Я вытираюсь, насколько это возможно, в гостевой ванне рядом с прихожей. Снимаю с себя мокрую одежду и, насколько могу, выжимаю ее в раковину, перед тем как снова надеть, и направляюсь в кухню.
— Эйлин, я ухожу, — говорю я, когда замечаю ее, стоящую в кухне в ожидании греющегося чайника. Я не хочу оставлять ее, но я также не был готов к сегодняшнему дню. Возможно, она нуждается сейчас во мне, но я должен дать ей немного личного пространства, чтобы принять происшедшее с ней сегодня.
— Доминик, — зовет меня она, когда я наклоняюсь взять свой рюкзак.
— Да? — Я оборачиваюсь, чтобы посмотреть на нее.
— Спасибо. То, что ты сделал для меня, это… — Она не заканчивает предложение, и по тому, как она кусает свою губу и хмурит брови, я могу сказать, она просто не знает, как выразить то, что чувствует.
— Ты сделала все сама, Эйлин, — я поднимаю свою сумку и иду к входной двери.

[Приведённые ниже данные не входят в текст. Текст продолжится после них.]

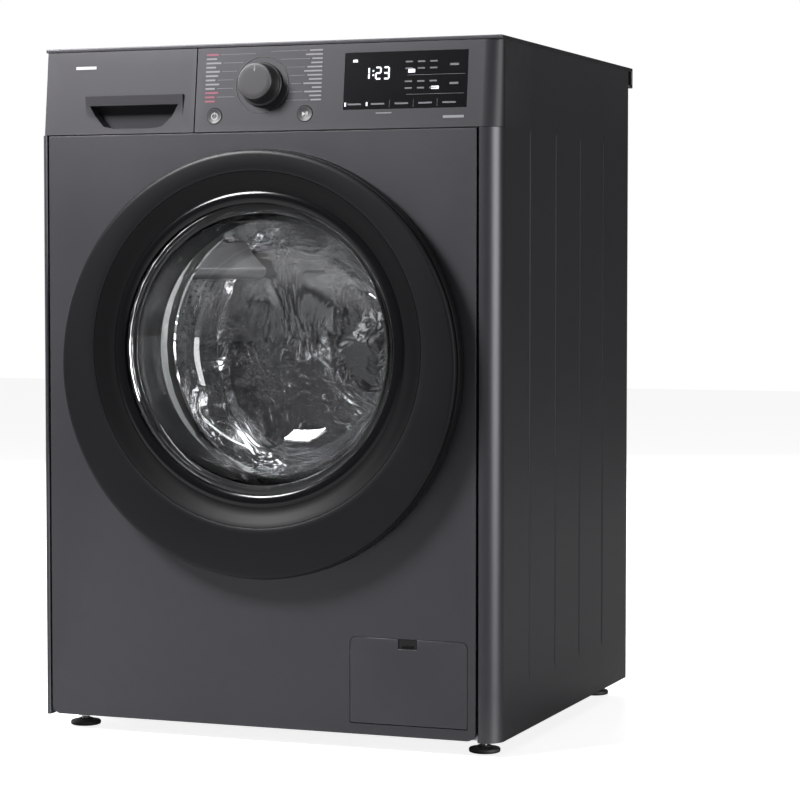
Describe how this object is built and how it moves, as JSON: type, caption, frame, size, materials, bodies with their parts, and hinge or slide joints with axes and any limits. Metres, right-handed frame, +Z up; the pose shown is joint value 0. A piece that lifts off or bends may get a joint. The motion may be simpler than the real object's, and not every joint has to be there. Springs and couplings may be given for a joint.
{
  "type": "front load washing machine",
  "caption": "Freestanding front-loading washing machine with a round glazed door, detergent drawer, rotary programme knob, display, suspended tub and direct-drive drum",
  "frame": {"origin": "centre of the bounding box's footprint, on the floor", "axes": "+Z up, front facing -Y, right-hand side +X"},
  "size_m": [0.6, 0.597, 0.85],
  "materials": {
    "graphite_paint": "satin",
    "graphite_plastic": "satin",
    "black_plastic": "satin",
    "display_glass": "gloss",
    "door_glass": "clear",
    "stainless": "brushed",
    "steel": "machined",
    "galvanised": "zinc coated",
    "grey_plastic": "moulded",
    "concrete": "cast, rough grey",
    "rubber": "matt",
    "foot_rubber": "matt",
    "circuit_board": "solder mask",
    "copper": "enamelled wire"
  },
  "bodies": {
    "cabinet": {"left_side_panel": "graphite_paint", "right_side_panel": "graphite_paint", "rear_panel": "graphite_paint", "rear_cover": "galvanised", "top_plate": "graphite_paint", "top_rail": "galvanised", "base_frame": "galvanised", "front_panel": "graphite_paint", "control_panel": "graphite_plastic", "display_window": "display_glass", "control_board": "circuit_board", "dispenser_housing": "grey_plastic", "inlet_valve": "grey_plastic", "cord_gland": "black_plastic", "door_gasket": "rubber", "door_lock": "black_plastic", "hinge_bracket": "steel", "pump_housing": "grey_plastic", "drain_hose": "rubber", "left_damper_cylinder": "black_plastic", "right_damper_cylinder": "black_plastic", "left_spring": "steel", "right_spring": "steel", "dispenser_hose": "rubber", "sump_hose": "rubber"},
    "tub": {"tub_front": "grey_plastic", "tub_rear": "grey_plastic", "upper_counterweight": "concrete", "front_counterweight": "concrete", "front_bearing": "steel", "rear_bearing": "steel", "shaft_seal": "rubber", "stator": "copper", "heater": "steel", "left_damper_rod": "steel", "right_damper_rod": "steel"},
    "drum": {"drum": "stainless", "drum_spider": "steel", "drum_shaft": "steel", "rotor": "steel", "lifter_1": "grey_plastic", "lifter_2": "grey_plastic", "lifter_3": "grey_plastic"},
    "door": {"door_ring": "black_plastic", "door_frame": "black_plastic", "door_glass": "door_glass", "hinge_pin": "steel"},
    "hook": {"door_hook": "steel"},
    "drawer": {"drawer_tray": "grey_plastic", "drawer_front": "graphite_plastic"},
    "knob": {"programme_knob": "black_plastic"},
    "power_key": {"power_button": "black_plastic"},
    "start_key": {"start_button": "black_plastic"},
    "cover": {"filter_cover": "graphite_plastic"},
    "filter": {"drain_filter": "black_plastic"},
    "impeller": {"pump_impeller": "black_plastic"},
    "front_left_foot": {"foot_1": "foot_rubber"},
    "front_right_foot": {"foot_2": "foot_rubber"},
    "rear_left_foot": {"foot_3": "foot_rubber"},
    "rear_right_foot": {"foot_4": "foot_rubber"}
  },
  "joints": [
    {"name": "tub_bounce", "type": "slide", "parent": "cabinet", "child": "tub", "axis": [0, 0, 1], "range_m": [-0.012, 0.012], "stiffness_N_per_m": 9000, "springref_m": 0.0495, "deforming": ["left_spring", "right_spring", "dispenser_hose", "sump_hose"]},
    {"name": "drum_spin", "type": "hinge", "parent": "tub", "child": "drum", "pos_m": [0, 0, 0.48], "axis": [0, 1, 0], "continuous": true},
    {"name": "door_swing", "type": "hinge", "parent": "cabinet", "child": "door", "pos_m": [-0.2467, -0.2845, 0.462], "axis": [0, 0, -1], "range_deg": [0, 120]},
    {"name": "hook_turn", "type": "hinge", "parent": "door", "child": "hook", "pos_m": [0.205, -0.2745, 0.48], "axis": [0, 0, -1], "range_deg": [0, 8], "stiffness_Nm_per_rad": 0.08},
    {"name": "drawer_slide", "type": "slide", "parent": "cabinet", "child": "drawer", "axis": [0, -1, 0], "range_m": [0, 0.2]},
    {"name": "knob_turn", "type": "hinge", "parent": "cabinet", "child": "knob", "pos_m": [-0.004, -0.25994, 0.79902], "axis": [0, -0.9932, 0.1163], "continuous": true},
    {"name": "power_press", "type": "slide", "parent": "cabinet", "child": "power_key", "axis": [0, 0.9932, -0.1163], "range_m": [0, 0.0012], "stiffness_N_per_m": 900},
    {"name": "start_press", "type": "slide", "parent": "cabinet", "child": "start_key", "axis": [0, 0.9932, -0.1163], "range_m": [0, 0.0012], "stiffness_N_per_m": 900},
    {"name": "cover_fold", "type": "hinge", "parent": "cabinet", "child": "cover", "pos_m": [0.19, -0.265, 0.0352], "axis": [1, 0, 0], "range_deg": [0, 95]},
    {"name": "filter_turn", "type": "hinge", "parent": "cabinet", "child": "filter", "pos_m": [0.19, -0.2665, 0.085], "axis": [0, 1, 0], "range_deg": [-90, 0]},
    {"name": "impeller_spin", "type": "hinge", "parent": "cabinet", "child": "impeller", "pos_m": [0.19, -0.2665, 0.085], "axis": [0, 1, 0], "continuous": true},
    {"name": "front_left_level", "type": "slide", "parent": "cabinet", "child": "front_left_foot", "axis": [0, 0, -1], "range_m": [0, 0.012]},
    {"name": "front_right_level", "type": "slide", "parent": "cabinet", "child": "front_right_foot", "axis": [0, 0, -1], "range_m": [0, 0.012]},
    {"name": "rear_left_level", "type": "slide", "parent": "cabinet", "child": "rear_left_foot", "axis": [0, 0, -1], "range_m": [0, 0.012]},
    {"name": "rear_right_level", "type": "slide", "parent": "cabinet", "child": "rear_right_foot", "axis": [0, 0, -1], "range_m": [0, 0.012]}
  ]
}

Эйлин сразу позади меня. Я могу расслышать ее легчайшие шаги, следующие за мной.
— Завтра, если не будет дождя, мне бы хотелось посидеть на заднем дворе и выпить кофе, — говорю я ей, поднимая свои носки и ботинки.
— Думаю, теперь я могу это сделать, — говорит она, кивая головой.
— Увидимся завтра. Позвони, если захочешь поговорить. — Я уже оставил ей свои прямые номера телефонов, на случай если понадоблюсь ей.
— Доминик?
— Что такое? — Спрашиваю я, выходя на крыльцо.
— Ты вселил в меня храбрость открыть дверь.
Удовлетворение — и что-то еще — переполняет меня.
Я запираю дверь за Домиником и смотрю, как он садится в свой темно-красный BMW и уезжает. Мне кажется, я вижу, как он оглядывается на дом, перед тем, как уехать, а возможно и нет. Может, это только плод моего воображения. Мне действительно нужен кто-то, кому я смогу доверять. Может ли Доминик быть этим «кем-то»? Или это всего лишь игры моего разума?
Пока мы сидели под проливным дождем, и руки Доминика крепко обнимали меня, это казалось правильным. Будто там мне самое место, в безопасности его объятий. У его груди я чувствовала себя спокойной, защищенной. Но я знаю, он мой доктор и ничего более. Все это, вероятно, только в моей голове.
Я также полностью осознаю то, что, наконец-то, открыв эту чертову дверь и выйдя наружу, я все еще очень далека от исцеления.
У меня, может быть, ничего никогда не получится. Мое сердце, возможно, никогда не сможет вновь обрести доверие, которое должно присутствовать в любых интимных отношениях, которые мне, скорее всего, хотелось бы испытать.
Но с Домиником…
Его руки обнимающие меня.
То, как его крепкие, мужественные руки гладили мои волосы. Руки Доминика успокаивали меня, а не причиняли мне боль, как их руки.
Или тот его легкий поцелуй, которым он поцеловал мои волосы, когда я всхлипывала, плача на его груди. Все эти вещи мужчина будет делать только для того, о ком по-настоящему заботится.
Но я всего лишь его пациент, а он только мой доктор.
К тому же есть еще разница в возрасте. Мне двадцать три, тогда как Доминику, как мне кажется, ближе к сорока, если не все сорок.
Уже одной разницы в возрасте достаточно, чтобы развести нас.
Но так ли она существенна?
Важна ли была бы для меня разница в возрасте, заметь я на улице взрослого мужчину и молодую женщину, держащихся за руки? Не думаю.
Что меня действительно беспокоит, так это то, что я знаю о Доминике совсем немного, и даже если воображаемое мною притяжение действительно существует, мой разум и мое тело слишком сломаны, для того, чтобы дать ему то, что он хочет и в чем нуждается.
Отойдя от двери, я иду в ванную, раздеваюсь и включаю горячую воду в душе.
Нигде в моем доме нет зеркал, чтобы я не могла увидеть отвратительную, бесформенную личность, глядящую на меня в зеркальном отражении.
Я бы не смогла смотреть на эту женщину и чувствовать к ней что-либо, помимо жалости.
Но, глядя на свое тело, я вижу ужасающие напоминания о том дне, когда меня забрали.
Отметины от зубов по всему моему животу уже почти незаметны, но я все еще могу видеть их очертания.
Вот шрам на правой груди, где они отрезали мне сосок и оставили дырку. В том месте, где должна быть ареола, теперь, хирургическим путем сшитая вместе, шишка.